On the evening of May 17, Jenson, then two, accidentally poured boiling hot tea over himself, while in the kitchen with his dad.

Jamie quickly put Jenson in the sink so he could bathe in cool water to help ease the burn, and Michelle rang 999 – the call handler then assisted Michelle, and asked her to put her son in a lukewarm shower.

Michelle said: “I had to pretend that he wasn’t my son and he was just someone at work that’s burned themselves badly, so I just got on with it and was quite calm.

“I could have been shocked… even though I was panicking inside, I tried to stay calm.

“Whereas my husband was very much panicking and was really upset – distraught.”

Jenson's parents have since rearranged their kitchen (Collect/PA Real Life)
Jenson’s parents have since rearranged their kitchen (Collect/PA Real Life) ( )

Within 20 minutes, a helicopter from the North West Air Ambulance Charity arrived – providing advanced pain relief and fluids.

“It was a sigh of relief really when they came in, because you just felt like you weren’t on your own and it made you feel calm,” Michelle said.

“They took control of the situation and it felt like everything was going to be okay.”

At Royal Manchester Children’s Hospital, doctors began by washing his wounds and bandaging Jenson everywhere from his waist up, so he “looked like a mummy”.

They then took him into surgery to have the skin graft, with skin taken from his right thigh and grafting it to his right shoulder, and he continued to be bandaged up for the following four weeks.

“I just broke down because you couldn’t see his face – he had tape all around his head, and he had bandages all on his face, even though it wasn’t burned badly, he still needed them,” Michelle explained.

“It just didn’t look like him – he couldn’t show any facial expressions, he couldn’t do anything.

“I think in a way he got used to it each day, but he found it hard… every time the door opened, he tried to make a run for it every time.”

One of the first things Michelle and her husband did when arriving home was re-arrange their kitchen to prevent any other accidents.

“Nothing’s near the sides – we’ve moved the kettle to the furthest point in the kitchen and we don’t let him in the kitchen on his own,” Michelle said.

“We now don’t use the front two stoves on the hob because we’re worried about him obviously reaching and pulling a saucepan down.

“It’s made us more panicky – as soon as he runs into the kitchen, I’m like ‘Jamie, go and get him.’

“It’s definitely made us a bit more jumpy, more cautious.”

Jenson has become more sensitive to touch and now has to wear a compression top for 22 hours per day to decrease the severity of scarring.

“I just think that he doesn’t like being enclosed or forced to be in a position that he doesn’t want to be,” she said.

“Now, getting his haircut, we have to pin him down and it’s traumatic for him and traumatic for us – but it has to be done.

“We have to cut his toenails at night when he’s asleep.
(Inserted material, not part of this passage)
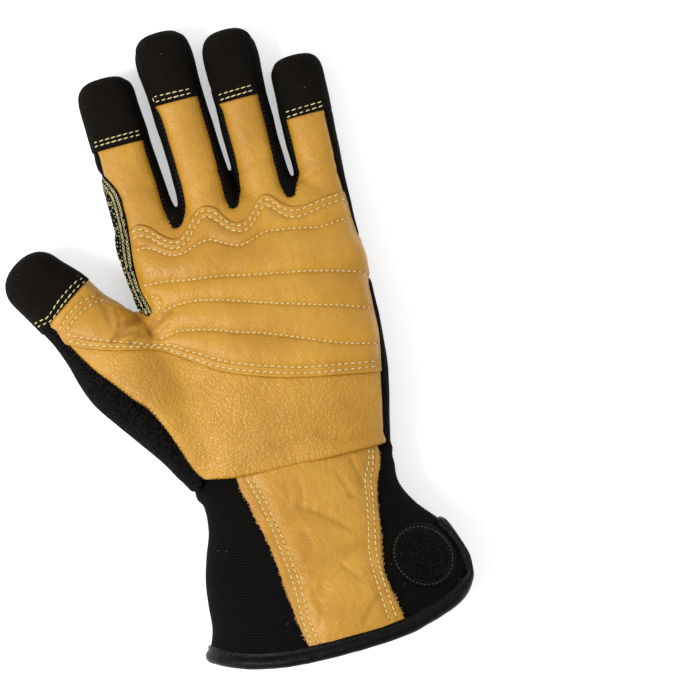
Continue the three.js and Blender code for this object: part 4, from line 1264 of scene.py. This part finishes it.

So it’s all those things that you never think of really.

“He’s also a nightmare with medication too – even with a cold we struggle to give him anything because of him having to take so much in hospital.”

Over time, his skin graft is less visible, and Michelle hopes it will not impact him in future.

“It’s faded quite a bit now already and it’s just the same colour as his skin,” she said.

“So the skin actually doesn’t look any different apart from it being wrinkly.

“You wouldn’t really know looking at it – at school, the only time that you might see is PE but I think by the time he gets to that age it will be less noticeable.”